GOAL: Copy every line of the data that contains the string "joints".

DATA TO USE:
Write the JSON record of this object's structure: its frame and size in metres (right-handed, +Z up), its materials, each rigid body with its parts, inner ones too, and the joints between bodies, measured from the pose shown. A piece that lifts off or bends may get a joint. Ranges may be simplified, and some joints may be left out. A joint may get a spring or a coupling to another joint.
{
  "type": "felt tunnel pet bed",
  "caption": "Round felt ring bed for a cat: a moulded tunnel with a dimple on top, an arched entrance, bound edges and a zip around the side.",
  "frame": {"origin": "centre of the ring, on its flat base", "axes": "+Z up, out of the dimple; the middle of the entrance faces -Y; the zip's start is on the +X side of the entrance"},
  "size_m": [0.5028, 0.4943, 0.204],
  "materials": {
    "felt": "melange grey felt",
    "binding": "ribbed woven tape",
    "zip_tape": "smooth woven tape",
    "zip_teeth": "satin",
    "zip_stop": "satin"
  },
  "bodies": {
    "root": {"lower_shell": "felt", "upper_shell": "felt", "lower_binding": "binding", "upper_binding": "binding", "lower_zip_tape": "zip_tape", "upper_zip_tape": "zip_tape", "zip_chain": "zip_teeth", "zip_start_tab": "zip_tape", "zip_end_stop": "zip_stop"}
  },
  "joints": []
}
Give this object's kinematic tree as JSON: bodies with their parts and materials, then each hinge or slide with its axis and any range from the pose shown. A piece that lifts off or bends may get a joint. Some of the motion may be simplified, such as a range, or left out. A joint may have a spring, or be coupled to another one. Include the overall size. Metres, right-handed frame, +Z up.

COMPLETED TASK:
Write the JSON record of this object's structure: its frame and size in metres (right-handed, +Z up), its materials, each rigid body with its parts, inner ones too, and the joints between bodies, measured from the pose shown. A piece that lifts off or bends may get a joint. Ranges may be simplified, and some joints may be left out. A joint may get a spring or a coupling to another joint.
  "joints": []